Unison believes the government has underestimated the number of benefit claimants who will need face-to-face assistance when the Universal Credit replaces existing benefits next year.

The warning comes after civil servants urged councils to keep capacity in their revenues and benefits departments as they reduced overall staffing levels. Recruiters have also blamed an increase in interim contracts on the “huge amount of work” faced by councils.

Unison general secretary Dave Prentis said the cabinet was “stuffed full of millionaires with gadgets galore” who were “totally out of touch” with the reality that people on low incomes were the least likely to have a computer.

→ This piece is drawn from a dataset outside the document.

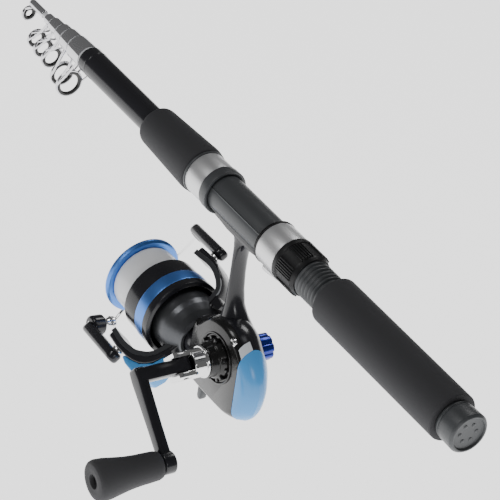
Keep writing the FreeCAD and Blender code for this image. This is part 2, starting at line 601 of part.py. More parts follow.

Peter Challis, Unison’s national officer for local government, housing and benefits, said Office for National Statistics showed that “as you go down the income scale the likelihood of not being able to use the internet rises”.

Councils are set to provide face to face support for those claimants not using the telephone and online service after the Department for Work & Pensions agreed to select four councils to pilot the work from June.

The DWP aims to have 80% of Universal Credit claimants accessing the benefit online by October 2007 and Mr Challis said “there is still some way to go” in getting people online with only 26% of people claiming job seekers allowance online or by phone currently.

The department is currently considering how much funding councils will require to support Universal Credit claimants, and estimates of online and phone users are likely to factor in any calculation.

Councils are already spending ahead of welfare reforms which also include localisation of council tax benefit. Jonathan Rayfield, associate director of local government at recruiters Badenoch & Clark said an increase in interim specialist vacancies last month was due to “the pending welfare reforms creating a huge amount of work for local authorities”.

A DWP spokesperson said: “We are keen to work with councils in the development of Universal Credit to ensure that their local expertise continues to support people. We are now working with the LGA on the development of local authority pilots to look at the role councils would play in delivering Universal Credit.”